Setembro abre a primavera: jabuticabas, uvaias, amoras, quaresmeiras, ipês, azaleias e tantos

outros frutos maduros e flores desafiando o vento. A natureza em setembro é uma dança de

cores despedindo-se do inverno, anunciando um novo ciclo da vida. Como pensar na morte,



em setembro? Como pensar em suicídio, em setembro? Como imaginar uma dança de morte

em meio a uma dança de flores? No entanto, mesmo que o sol nos aqueça a pele e as cores de

setembro enfeitem nossos olhos, todos nós estamos sujeitos aos ataques da tristeza e da

depressão, mesmo em setembro. A angústia não tem tempo para chegar, nem hora para nos

abandonar.

Não tenho compromisso com a tristeza, o que não me livra, porém, de momentos negros , de

desolado desânimo, amarga bílis, ou vertiginosa, ainda que passageira, angústia. Angústia:

estreitamento de caminhos, falta de ar e de perspectiva, agonia, peso nem sempre

identificável, esmagando a alma e, às vezes, o corpo. Quem não tem esses momentos? Que

fale Chico Buarque na sua Roda Viva: "Tem dias que a gente se sente/Como quem partiu ou

morreu/[....> A gente quer ter voz ativa/No nosso destino mandar/Mas eis que chega a roda-

viva/E carrega o destino pra lá/[....> A gente vai contra a corrente/Até não poder resistir/[....>".

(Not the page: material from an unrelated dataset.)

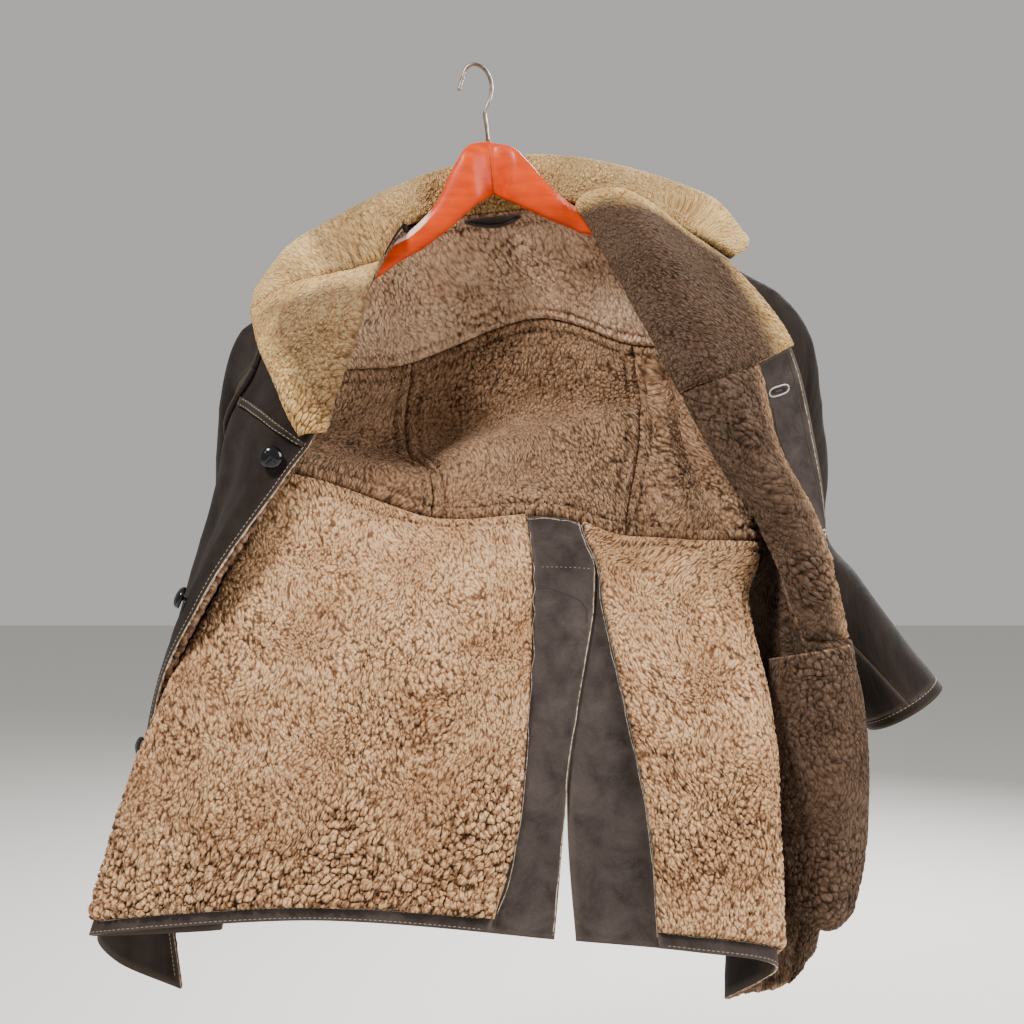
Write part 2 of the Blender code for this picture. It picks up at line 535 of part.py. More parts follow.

A torcida é para que as horas negras não sejam definitivas e irremediáveis, nem coloquem em

risco o amor pela vida. Mas quem garante? A depressão e a melancolia, demônios do meio dia,

como eram chamadas na Idade Média, são às vezes mais poderosas do que o instinto de

sobrevivência. A História registra que, no período medieval, muitos monges, cansados da

solidão e da vida rotineira nos mosteiros, caíam em profunda melancolia, prostração e

desânimo. O fenômeno, conhecido por acédia, era considerado pecado grave e uma grande

preocupação para a administração da Igreja da época, que buscava combatê-lo, pois levava os

monges atacados por esse mal a descuidarem de suas obrigações religiosas e cotidianas e até

mesmo a terem surtos de desequilíbrio mental em que passavam a blasfemar. Hoje, sabe-se

que a acédia e suas variantes não são pecados da preguiça e do desleixo, como se entendia na

época, mas doenças que demandam cuidado e tratamento.

O grande problema é que o deprimido grave nem sempre tem consciência do fundo do poço a

que chegou, nem forças para resistir ao sorvedouro que o puxa. Pior: as pessoas de seu

convívio, parentes e amigos, que o amam e que poderiam ajudá-lo a superar o mau momento,

nem sempre têm sensibilidade suficiente para perceber os sinais amarelos que prenunciam o

provável gesto desesperado.

As cores de setembro são um grito de alegria, mas, paradoxalmente, também um brado de

advertência. Mesmo na alegria temos que estar atentos aos sofrimentos do outro, para tentar

intervir quando os sinais dispararem, e ajudá-lo a transformar a inevitável presença do

sofrimento e morte que nos ronda permanentemente, em tranquilidade da alma e alguma paz

que nos garanta o primado da beleza da vida.